The Sinophile driving Italy’s hopes of a New Silk Road deal with China

  • Italian trade and investment tsar Michele Geraci aims to reach agreement with Beijing during Xi Jinping’s visit next week
  • Italy could become the first G7 country to join the flagship Chinese strategy
Italy

When Xi Jinping visits Italy next week, Rome’s hopes of joining China’s global trade and infrastructure plan will rest heavily on the shoulders of a powerful Sinophile who has ignored international warnings not to put too much trust in China.
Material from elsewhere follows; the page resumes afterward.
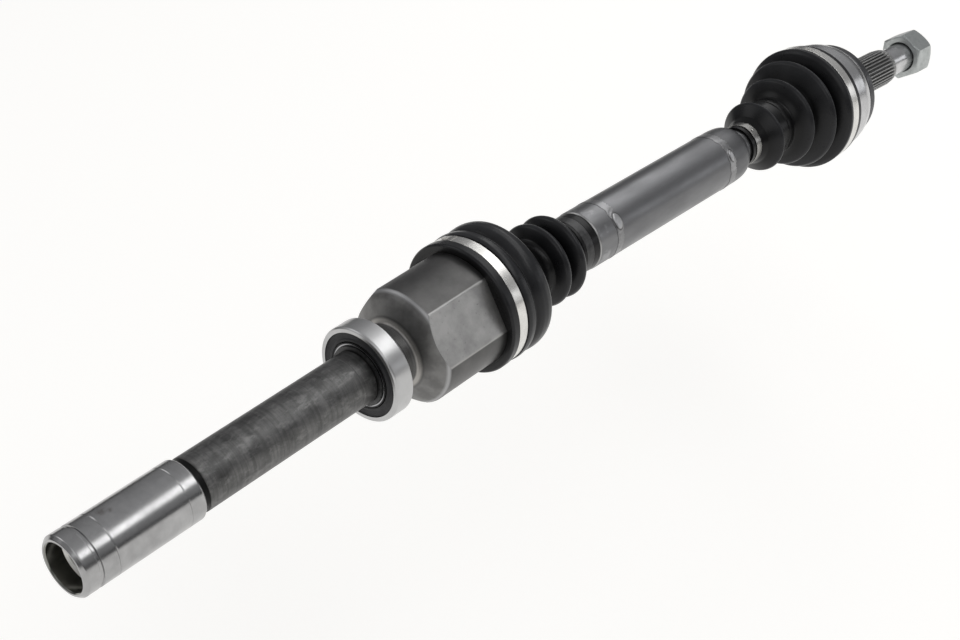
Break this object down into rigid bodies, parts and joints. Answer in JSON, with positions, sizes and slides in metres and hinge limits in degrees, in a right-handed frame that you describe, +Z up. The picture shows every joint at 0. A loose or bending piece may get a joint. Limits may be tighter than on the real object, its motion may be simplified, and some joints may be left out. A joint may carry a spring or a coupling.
{
  "type": "cv axle",
  "caption": "Car drive shaft with a gearbox sleeve, support bearing, sliding inboard joint, welded tube shaft, outer ball joint, rubber boots, splined hub end and nut.",
  "frame": {"origin": "under the middle of the whole shaft, on the surface that it lies on", "axes": "+X along the shaft from the gearbox end to the hub end, +Z up, +Y to the left of the hub end"},
  "size_m": [0.8578, 0.0908, 0.0907],
  "materials": {
    "ground_steel": "ground and turned bearing steel",
    "forged_steel": "satin grey forging, turned in places",
    "tube_steel": "satin drawn tube with weld beads",
    "ball_steel": "polished hardened steel",
    "spring_steel": "blackened spring steel",
    "plated_steel": "satin zinc plating",
    "clamp_steel": "bright stainless band",
    "boot_rubber": "satin black moulded rubber",
    "seal_rubber": "matt black moulded seal",
    "cage_plastic": "moulded nylon"
  },
  "bodies": {
    "tulip": {"gearbox_sleeve": "ground_steel", "bore_plug": "plated_steel", "bar_and_tulip": "forged_steel", "bearing_inner_ring": "ground_steel", "bearing_circlip": "spring_steel", "flat_filler_bush": "boot_rubber", "inboard_large_clamp": "clamp_steel"},
    "bearing_ring": {"bearing_outer_ring": "ground_steel", "bearing_seal_front": "seal_rubber", "bearing_seal_rear": "seal_rubber"},
    "bearing_balls": {"bearing_ball_cage": "cage_plastic", "bearing_ball_1": "ball_steel", "bearing_ball_2": "ball_steel", "bearing_ball_3": "ball_steel", "bearing_ball_4": "ball_steel", "bearing_ball_5": "ball_steel", "bearing_ball_6": "ball_steel", "bearing_ball_7": "ball_steel", "bearing_ball_8": "ball_steel", "bearing_ball_9": "ball_steel", "bearing_ball_10": "ball_steel", "bearing_ball_11": "ball_steel"},
    "plunging_boot": {"inboard_boot": "boot_rubber"},
    "roller_race_1": {"tripod_roller_race_1": "ball_steel"},
    "roller_race_2": {"tripod_roller_race_2": "ball_steel"},
    "roller_race_3": {"tripod_roller_race_3": "ball_steel"},
    "roller_1": {"tripod_roller_1": "ball_steel"},
    "roller_2": {"tripod_roller_2": "ball_steel"},
    "roller_3": {"tripod_roller_3": "ball_steel"},
    "shaft": {"tripod_spider": "forged_steel", "spider_circlip": "spring_steel", "inboard_bar": "tube_steel", "shaft_tube": "tube_steel", "outboard_bar": "tube_steel", "inboard_small_clamp": "spring_steel", "outer_small_clamp": "clamp_steel", "inner_race": "ball_steel", "race_circlip": "spring_steel"},
    "cage_and_boot": {"ball_cage": "ball_steel", "joint_ball_1": "ball_steel", "joint_ball_2": "ball_steel", "joint_ball_3": "ball_steel", "joint_ball_4": "ball_steel", "joint_ball_5": "ball_steel", "joint_ball_6": "ball_steel", "outer_boot": "boot_rubber"},
    "bell": {"bell_and_spline": "ground_steel", "dust_ring": "seal_rubber", "outer_large_clamp": "clamp_steel"},
    "nut": {"hub_nut": "plated_steel"}
  },
  "joints": [
    {"name": "bearing_spin", "type": "hinge", "parent": "tulip", "child": "bearing_ring", "pos_m": [-0.2053, 0, 0.03924], "axis": [0.9986, 0, 0.052], "continuous": true},
    {"name": "bearing_cage_spin", "type": "hinge", "parent": "tulip", "child": "bearing_balls", "pos_m": [-0.2053, 0, 0.03924], "axis": [0.9986, 0, 0.052], "continuous": true},
    {"name": "inboard_plunge", "type": "slide", "parent": "tulip", "child": "plunging_boot", "axis": [0.9986, 0, 0.052], "range_m": [-0.007, 0.012], "deforming": ["inboard_boot"]},
    {"name": "inboard_tilt", "type": "hinge", "parent": "plunging_boot", "child": "shaft", "pos_m": [-0.14539, 0, 0.04236], "axis": [0, 1, 0], "range_deg": [-20, 15], "deforming": ["inboard_boot"]},
    {"name": "race_1_travel", "type": "slide", "parent": "plunging_boot", "child": "roller_race_1", "axis": [0.9986, 0, 0.052], "range_m": [-0.008, 0.006]},
    {"name": "race_2_travel", "type": "slide", "parent": "plunging_boot", "child": "roller_race_2", "axis": [0.9986, 0, 0.052], "range_m": [-0.003, 0.004]},
    {"name": "race_3_travel", "type": "slide", "parent": "plunging_boot", "child": "roller_race_3", "axis": [0.9986, 0, 0.052], "range_m": [-0.003, 0.004]},
    {"name": "roller_1_roll", "type": "hinge", "parent": "roller_race_1", "child": "roller_1", "pos_m": [-0.14549, 0, 0.06438], "axis": [-0.052, 0, 0.9986], "range_deg": [-40, 50]},
    {"name": "roller_2_roll", "type": "hinge", "parent": "roller_race_2", "child": "roller_2", "pos_m": [-0.14534, 0.01905, 0.03135], "axis": [0.026, 0.866, -0.4993], "range_deg": [-40, 50]},
    {"name": "roller_3_roll", "type": "hinge", "parent": "roller_race_3", "child": "roller_3", "pos_m": [-0.14534, -0.01905, 0.03135], "axis": [0.026, -0.866, -0.4993], "range_deg": [-40, 50]},
    {"name": "outer_bend_inner_half", "type": "hinge", "parent": "shaft", "child": "cage_and_boot", "pos_m": [0.28061, 0, 0.04429], "axis": [0, 0, 1], "range_deg": [-20, 20], "deforming": ["outer_boot"]},
    {"name": "outer_bend_outer_half", "type": "hinge", "parent": "cage_and_boot", "child": "bell", "pos_m": [0.28061, 0, 0.04429], "axis": [0, 0, 1], "range_deg": [-20, 20], "deforming": ["outer_boot"]},
    {"name": "hub_nut_turn", "type": "hinge", "parent": "bell", "child": "nut", "pos_m": [0.405, 0, 0.03877], "axis": [0.999, 0, -0.0443], "continuous": true}
  ],
  "couplings": [
    {"joint": "bearing_cage_spin", "follows": "bearing_spin", "ratio": 0.58041},
    {"joint": "race_1_travel", "follows": "inboard_tilt", "m_per_rad": 0.022},
    {"joint": "race_2_travel", "follows": "inboard_tilt", "m_per_rad": -0.011},
    {"joint": "race_3_travel", "follows": "inboard_tilt", "m_per_rad": -0.011},
    {"joint": "roller_1_roll", "follows": "inboard_plunge", "rad_per_m": 64.5},
    {"joint": "roller_2_roll", "follows": "inboard_plunge", "rad_per_m": 64.5},
    {"joint": "roller_3_roll", "follows": "inboard_plunge", "rad_per_m": 64.5},
    {"joint": "outer_bend_outer_half", "follows": "outer_bend_inner_half", "ratio": 1}
  ]
}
Michele Geraci, the undersecretary of state for economic development in Italy’s populist coalition government, has been tasked by Italian Prime Minister Giuseppe Conte to reach a memorandum of understanding with Beijing – for Italy to take part in the “Belt and Road Initiative” – during Xi’s March 22-24 visit.
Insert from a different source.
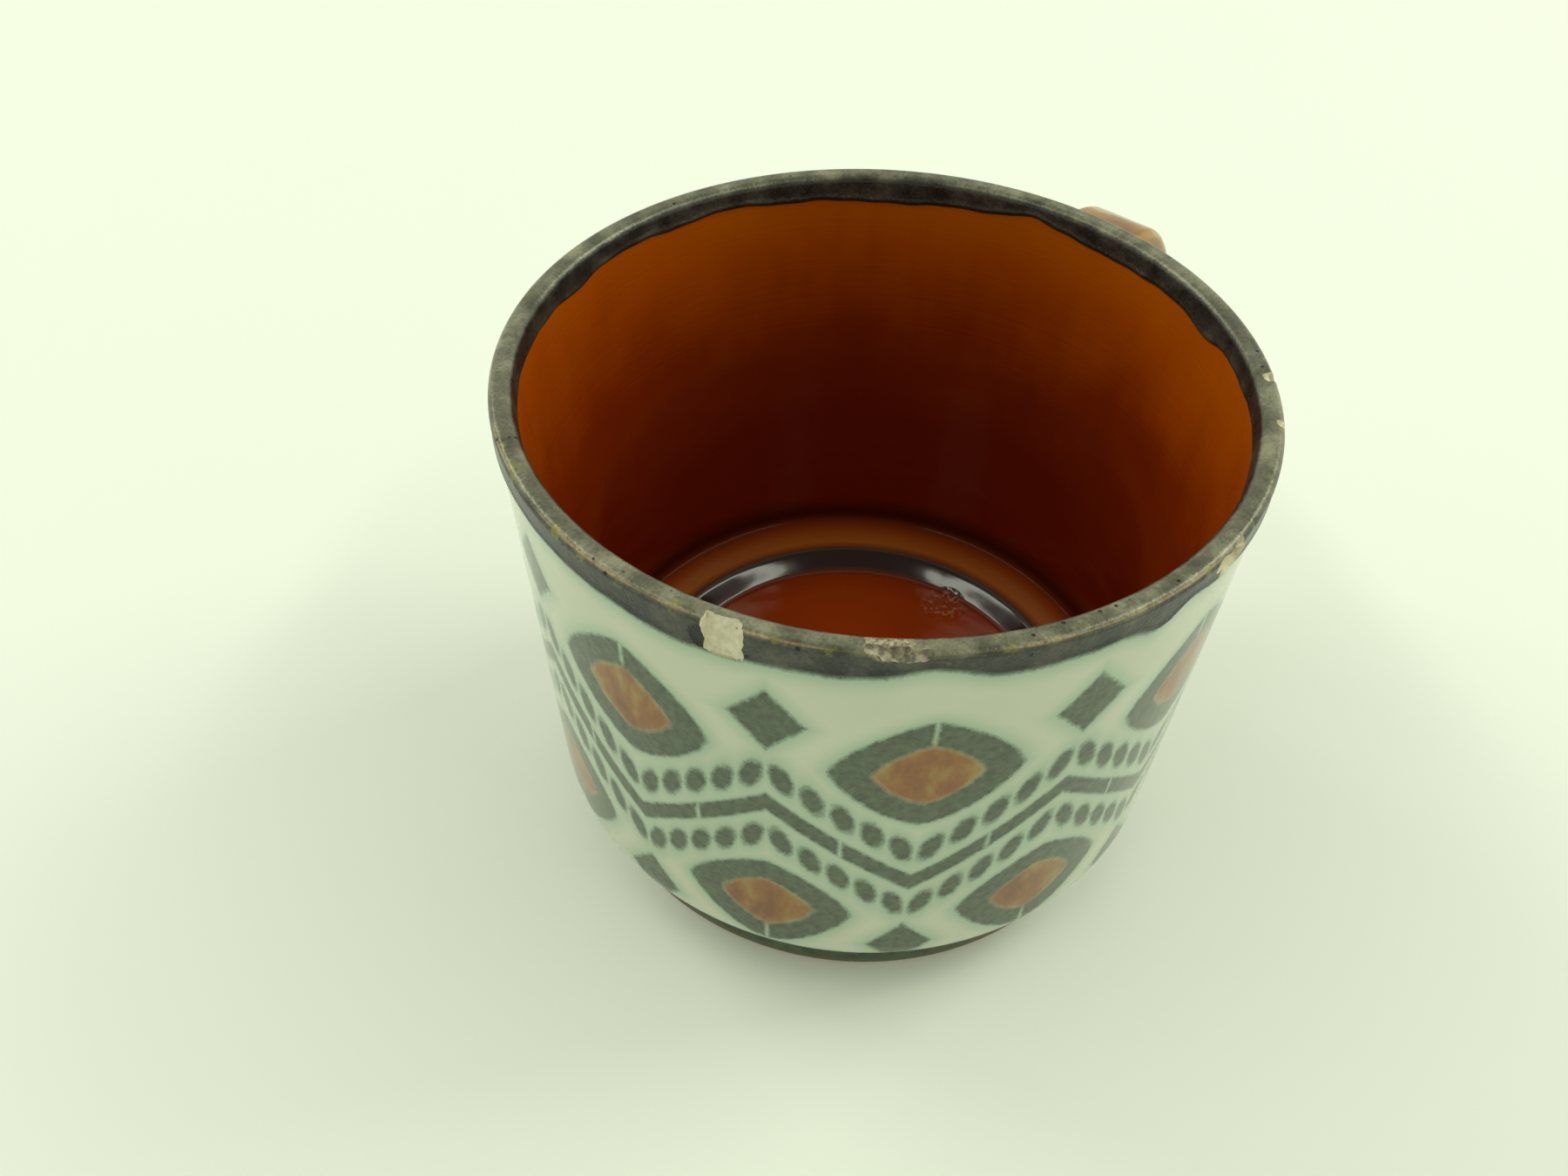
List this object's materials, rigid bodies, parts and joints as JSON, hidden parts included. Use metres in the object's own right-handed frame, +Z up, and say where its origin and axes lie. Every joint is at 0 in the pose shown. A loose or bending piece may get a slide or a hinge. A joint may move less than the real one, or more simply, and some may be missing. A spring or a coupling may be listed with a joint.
{
  "type": "coffee cup",
  "caption": "Tapered stoneware cup with a ledged well, a foot ring and a luted strap handle, glazed in brown, pale, dark and green coats.",
  "frame": {"origin": "centre of the foot ring's bare standing face", "axes": "+Z up along the cup's axis, +X towards the handle"},
  "size_m": [0.1026, 0.085, 0.065],
  "materials": {
    "biscuit": "matte",
    "slip": "matte",
    "brown_glaze": "gloss",
    "pale_glaze": "gloss",
    "dark_rim_glaze": "satin",
    "green_glaze": "gloss",
    "handle_glaze": "gloss"
  },
  "bodies": {
    "root": {"stoneware_body": "biscuit", "handle": "biscuit", "upper_slip_joint": "slip", "lower_slip_joint": "slip", "lining_glaze": "brown_glaze", "outer_glaze": "pale_glaze", "rim_glaze": "dark_rim_glaze", "foot_glaze": "green_glaze", "base_glaze": "pale_glaze", "handle_glaze": "handle_glaze"}
  },
  "joints": []
}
Geraci, 53, has been helping to plan Xi’s trip, part of which will cover the Sicilian port city of Palermo, Geraci’s birthplace, the minister told Italian newspaper La Stampa last week.

“I would like to convince President Xi that it is worth investing in Sicily,” said Geraci, who speaks Chinese fluently and spent the last decade in China as a part-time professor in the eastern coastal province of Zhejiang and in neighbouring Shanghai.

An avowed Eurosceptic who opposes increasing the powers of the European Union, Geraci has also poured his China-friendly opinions into columns for Caixin, a leading Chinese financial magazine.

Geraci’s rise into a role that gives him the power to influence the euro zone’s third-biggest economy has been stunning, given his lack of political or diplomatic credentials.

Italy may sign a deal on Xi Jinping’s signature trade and infrastructure strategy during the Chinese president’s visit next week. Photo: EPA

In his brief tenure as the official in Italy responsible for international trade and foreign direct investment, he has proven himself possibly even more important to the cause of landing a belt and road deal than Italy’s foreign minister, having already made four official visits to China.

Noting Geraci’s value to the Conte administration, Lucrezia Poggetti, of the Germany-based think tank Mercator Institute for China Studies, wrote that the Italian government “so far lacks a balanced assessment of its cooperation with Beijing. It mainly relies on the newly appointed … Geraci”.

As Italian media question the government’s cosy ties with China, Geraci has been giving interviews playing down the geopolitical significance of Italy possibly becoming the first country among the Group of Seven – and the first founding EU member – to agree to a belt and road deal.

Italian Prime Minister Giuseppe Conte (pictured) tasked Michele Geraci to reach a memorandum of understanding on the initiative with Beijing. Photo: Reuters

He has also blamed the European Union for failing to reach a better trade deal with China.

“We are acting in the interest of our companies, which have always had trouble winning contracts abroad. We are now helping them,” Geraci told La Stampa.

“Italy will be able to export its products, conclude contracts and receive orders with greater freedom,” he said. “Closer cooperation with China is an advantage for investors.”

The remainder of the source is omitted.